- **The exercise**
The complete listing should be restated exactly.
========
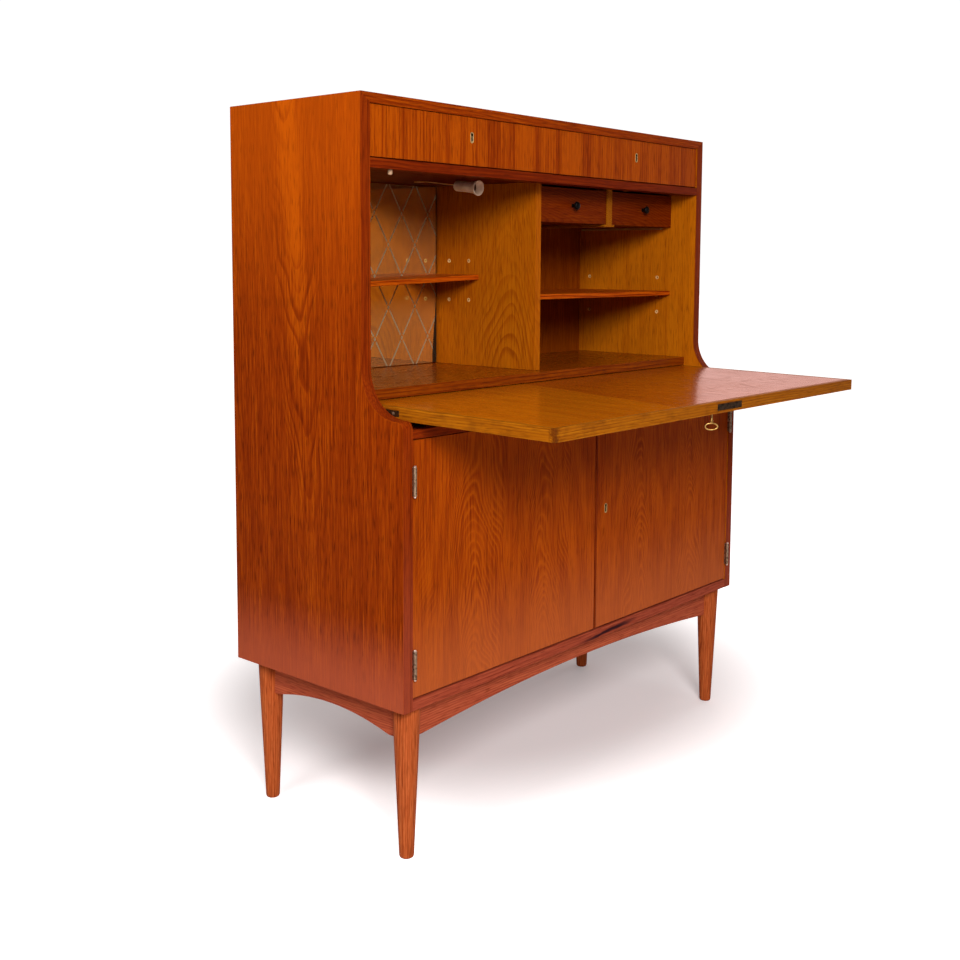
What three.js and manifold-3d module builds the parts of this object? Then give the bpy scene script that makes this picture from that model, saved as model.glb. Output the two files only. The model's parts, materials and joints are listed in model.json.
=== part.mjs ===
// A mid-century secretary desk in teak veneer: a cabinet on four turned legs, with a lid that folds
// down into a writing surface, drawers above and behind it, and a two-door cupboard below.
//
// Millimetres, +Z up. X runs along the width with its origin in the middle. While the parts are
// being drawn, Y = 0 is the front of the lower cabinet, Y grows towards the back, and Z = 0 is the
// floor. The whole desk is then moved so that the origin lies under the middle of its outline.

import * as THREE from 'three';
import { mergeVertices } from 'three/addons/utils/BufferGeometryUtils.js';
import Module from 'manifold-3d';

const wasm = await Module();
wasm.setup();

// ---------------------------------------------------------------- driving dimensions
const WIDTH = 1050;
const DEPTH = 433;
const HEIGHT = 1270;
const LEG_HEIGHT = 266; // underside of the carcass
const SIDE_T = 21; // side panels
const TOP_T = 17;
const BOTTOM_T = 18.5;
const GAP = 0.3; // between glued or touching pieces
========
- **Response for this exercise**
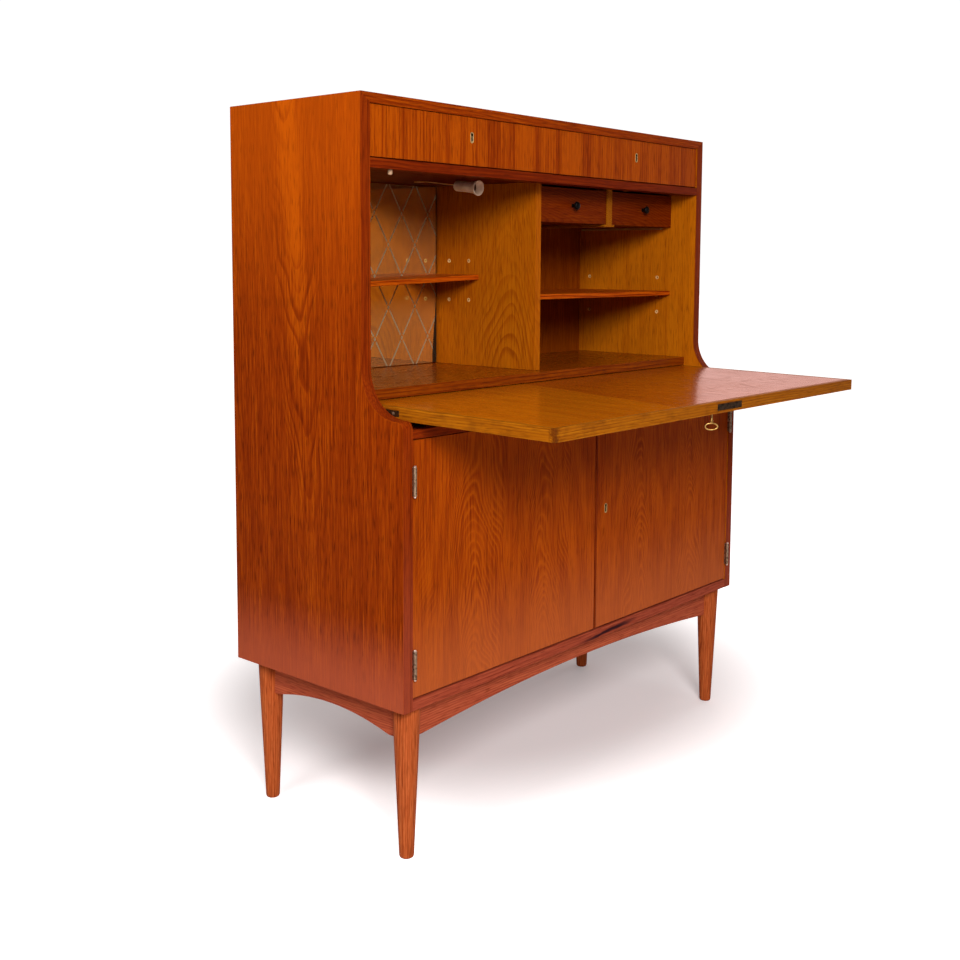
What three.js and manifold-3d module builds the parts of this object? Then give the bpy scene script that makes this picture from that model, saved as model.glb. Output the two files only. The model's parts, materials and joints are listed in model.json.
=== part.mjs ===
// A mid-century secretary desk in teak veneer: a cabinet on four turned legs, with a lid that folds
// down into a writing surface, drawers above and behind it, and a two-door cupboard below.
//
// Millimetres, +Z up. X runs along the width with its origin in the middle. While the parts are
// being drawn, Y = 0 is the front of the lower cabinet, Y grows towards the back, and Z = 0 is the
// floor. The whole desk is then moved so that the origin lies under the middle of its outline.

import * as THREE from 'three';
import { mergeVertices } from 'three/addons/utils/BufferGeometryUtils.js';
import Module from 'manifold-3d';

const wasm = await Module();
wasm.setup();

// ---------------------------------------------------------------- driving dimensions
const WIDTH = 1050;
const DEPTH = 433;
const HEIGHT = 1270;
const LEG_HEIGHT = 266; // underside of the carcass
const SIDE_T = 21; // side panels
const TOP_T = 17;
const BOTTOM_T = 18.5;
const GAP = 0.3; // between glued or touching pieces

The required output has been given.